Fluent: Participants with WPM ranging from 60 to 79 are grouped as fluent.
Fast: Participants with WPM ranging from 80 to 99 are grouped as fast typist.
Professional: Participants with WPM ranging from 100 to 119 are grouped as professional typist.
Genious: Participants with 120 WPM and above are grouped as genious.
Figure 10 shows the frequency distribution of the typing speed grouping. As seen, most of the participants (about 68%) fall within the below average and average typing group and about 22% fall in the fluent group. Figure 11 is the distribution table. The figure and table were made with Excel from the CSV file that was outputted from the MYSQL database.
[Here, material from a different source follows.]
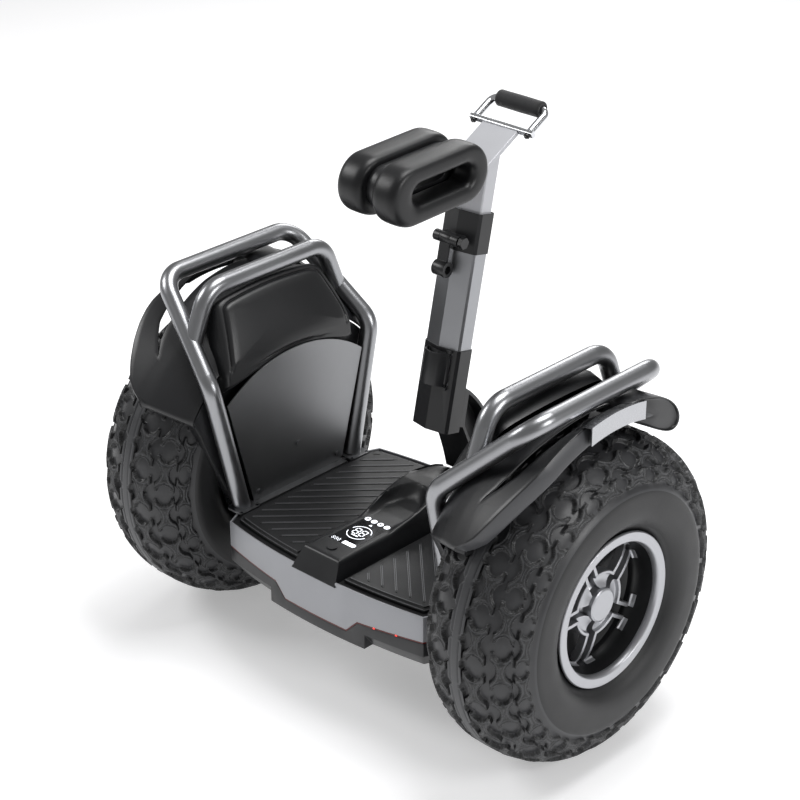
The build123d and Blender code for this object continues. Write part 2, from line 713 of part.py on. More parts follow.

Figure 10: Typing speed grouping.
Figure 11: Typing speed grouping table.
QUESTION: Are there characters or combination of characters (digraphs - two characters; trigraphs - three characters) that are faster or slower for each user? These characters or combination of characters can help differentiate users.
To achieve this, I calculated the fastest and slowest digraphs with thier respective duration, for each sentence per user and also the overall fastest and slowest digraphs per user. These data are recorded in the MYSQL database ia626
in the tables wahab_keystrokes
and wahab_summary
respectively. The code below was used.
# Get fastest & slowest Down-Up digraphs
digraph_time = (int(float(split_line_next[6])) - int(float(split_line[5]))) / 1000 # In seconds
digraph = split_line[-2] + split_line_next[-2]
digraph = digraph.replace(' ','SPACE')
if digraph_time < fastest_digraph_time:
fastest_digraph_time = digraph_time
fastest_digraph = digraph
if fastest_digraph_time < overall_f_digraph_time:
overall_f_digraph_time = fastest_digraph_time
overall_f_digraph = fastest_digraph
if digraph_time > slowest_digraph_time:
slowest_digraph_time = digraph_time
slowest_digraph = digraph
if slowest_digraph_time > overall_s_digraph_time:
overall_s_digraph_time = slowest_digraph_time
overall_s_digraph = slowest_digraph
The Figure below (Figure 12) is a table that shows a snippet of the overall fastest and slowest digraphs for each user.
Figure 12: Screenshot from the database showing the overall slowest and fastest digraphs typed by each of the participants.